Di tengah spekulasi siapa sih capres yang sudah dikantongi Megawati? Mudah saja. Kita langsung ke klimaksnya. Pertama Mega sudah berusia 76 tahun sekarang dan sudah melalui semuanya di masa regime represif Orba sebagaimana ringkasan terurai di atas, dan di dalam tubuh PDIP anak-anak ideologis belum terbangun secara utuh menyeluruh, maka anak biologis tetap harus dikedepankan dalam memimpin partai maupun memimpin bangsa. Kedua, destigmatisasi Soekarno baru seperempat jalan, tiga perempat sisanya untuk memulihkan nama besar itu sebagai guru besar bangsa adalah tugas utama anak biologis. Ketiga, sepanjang hayat masih dikandung badan, Mega akan terus melanjutkan menumbuhkembangkan PDIP selaku partai kader disamping menjaga aura Indonesia bersatu dalam kepemimpinan Puan Maharani Soekarno selaku anak biologis Soekarno. Keempat, suksesnya Puan di masa kepresidenannya nanti akan menentukan keberlanjutan estafet kepemimpinan bangsa dan negara melalui anak-anak ideologis penggantinya yang berarti itulah saatnya PDIP memastikan jati diri berikutnya sebagai bukan Partai Dinasti, melainkan partai kader yang menjunjung tinggi Pancasila dan keragaman dalam kesatuan Indonesia.
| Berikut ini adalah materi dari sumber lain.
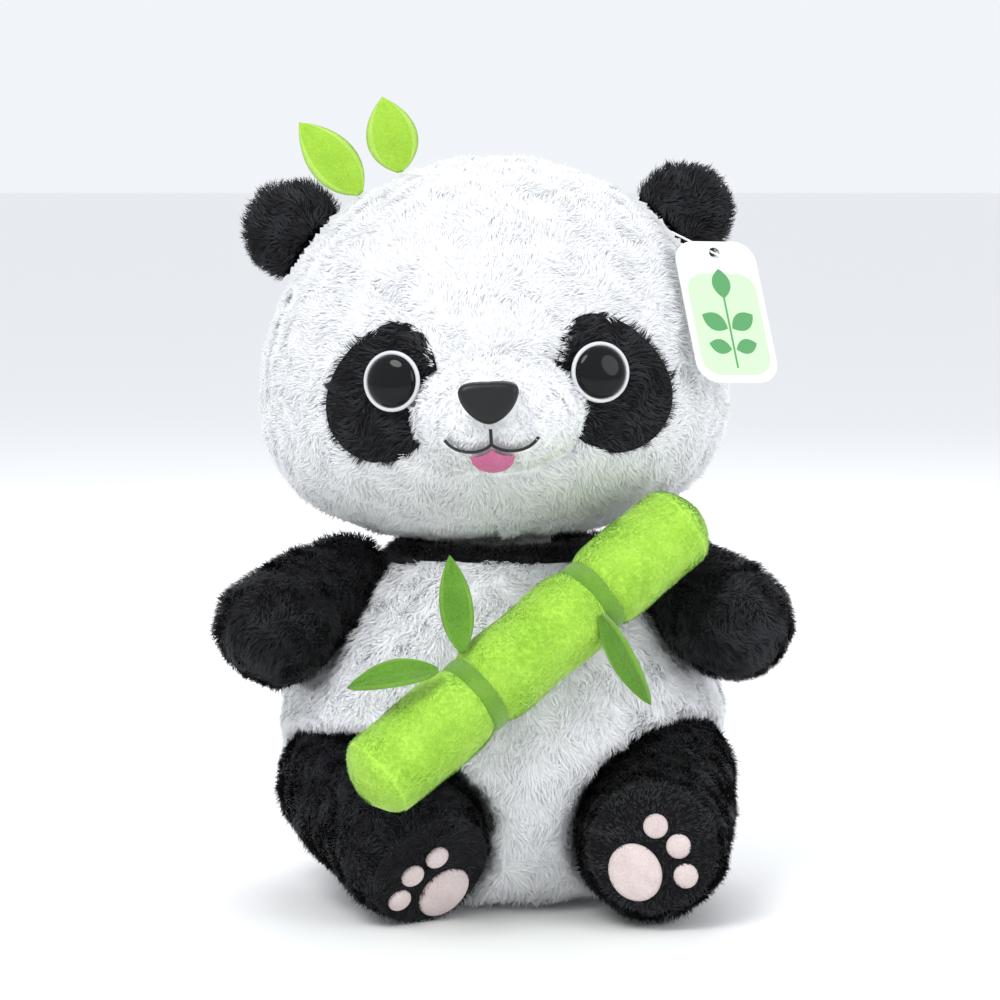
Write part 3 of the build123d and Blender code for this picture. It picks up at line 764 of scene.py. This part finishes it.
tailBall = {"radius": 0.0112, "lumps": (0.03, 0.02), "fill": 0.7}
tailLow, tailHigh = corners("tail")
tailMiddle = (tailLow + tailHigh) / 2
angle = np.linspace(math.pi / 2, -math.pi / 2, 24)
ball = tailBall["radius"]
points, faces = turned([(ball * math.cos(a), ball * math.sin(a)) for a in angle], 40)
points = points * (1 + tailBall["lumps"][0] * lumps(points, tailBall["lumps"][1]))[:, None] + tailMiddle
tail = meshed("tail_ball", points, faces, whiteBase, "torso")
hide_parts("tail")
pile(tail, "tail_pile", "torso", whiteTones, dict(longWhite, seed=33),
     lambda root: root - tailMiddle + np.array([0, 0, -0.01]))
print("torso")


# arms and legs

limb = {
    "armRadii": (0.018, 0.0255),
    "legRadii": (0.030, 0.031),
    "armFold": 0.0006,
    "legFold": 0.0007,
    "fill": 0.85,
}
foot = {
    "depth": 0.017,
    "faces": {"right": (0.46, -0.76, -0.44), "left": (-0.05, -0.98, 0.10)},
    "toeWays": {"right": (-0.76, 0, 0.65), "left": (0.85, 0, 0.52)},
    "bare": 0.0235,
    "pileLength": 0.0030,
    "pilePer": 1200000,
    "pileFrom": 0.0012,
}


def limbSkin(name, node, body, start, end, radii, cut=None, fold=0.0):
    run = Vector(end - start)
    long = run.length
    root, tip = radii
    root, tip = root - under, tip - under
    lean = (root - tip) / long
    phi = math.asin(lean)
    profile = []
    for a in np.linspace(-math.pi / 2, phi, 22):
        profile.append((root * math.cos(a), root * math.sin(a)))
    for t in np.linspace(0, 1, 24)[1:-1]:
        r0 = np.array((root * math.cos(phi), root * math.sin(phi)))
        r1 = np.array((tip * math.cos(phi), long + tip * math.sin(phi)))
        profile.append(tuple(r0 * (1 - t) + r1 * t))
    for a in np.linspace(phi, math.pi / 2, 24):
        profile.append((tip * math.cos(a), long + tip * math.sin(a)))
    points, faces = turned(profile, 96)
    along = run.normalized()
    x = along.orthogonal().normalized()
    m = matrixOf(Vector(start), x, along.cross(x), along)
    # the cloth puckers a little near its seam
    ring = np.arctan2(points[:, 1], points[:, 0])
    pucker = fold * np.sin(ring * 7) * np.exp(-((points[:, 2] - 0.3 * long) / (0.25 * long)) ** 2)
    around = np.hypot(points[:, 0], points[:, 1]) + 1e-9
    for c in (0, 1):
        points[:, c] += points[:, c] / around * (pucker + 0.0007 * lumps(points, 0.035, 4.0))
    points = moved(points, m)
    if cut:
        points[:, 2] = np.maximum(points[:, 2], 0.0003)    # a leg lies on the table
        place, face = cut
        over = (points - np.array(place)) @ np.array(face)
        points = points - np.array(face) * np.maximum(over, 0)[:, None]
    made = meshed(name, points, faces, blackBase, body)
    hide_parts(node)
    filling(made, node.replace("skin", "stuffing"), body)
    return made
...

Lepas dari pernak-pernik lain yang tak perlu, Â Puan Maharani Soekarnolah Capres 2024 itu didampingi Ganjar sebagai Cawapres. Poling yang silih berganti selama ini. Itu tak menghasilkan apapun, kecuali suara media dengan aneka analisis lucu yang terbaca oleh publik sebagai hiburan.
Begitu 8 bulan yad nama Puan disebut secara resmi oleh Mega, pada saat itu pula semua tokoh PDIP yang berkaliber nasional dan internasional seperti Jokowi maupun berkaliber daerah wajib tegak lurus mendukungnya agar tail coat effectnya berlipatganda dalam memastikan Puan Maharani terpilih sebagai Presiden Indonesia pada pilpres 2024 yad.
PDIP untuk selanjutnya adalah partai penerus PNI dalam format modern Indonesia Jaya 2045. Tatanan dunia baru ke depan ini akan menyongsong itu semua.
Joyogrand, Malang, Mon' Jan' 16, 2023.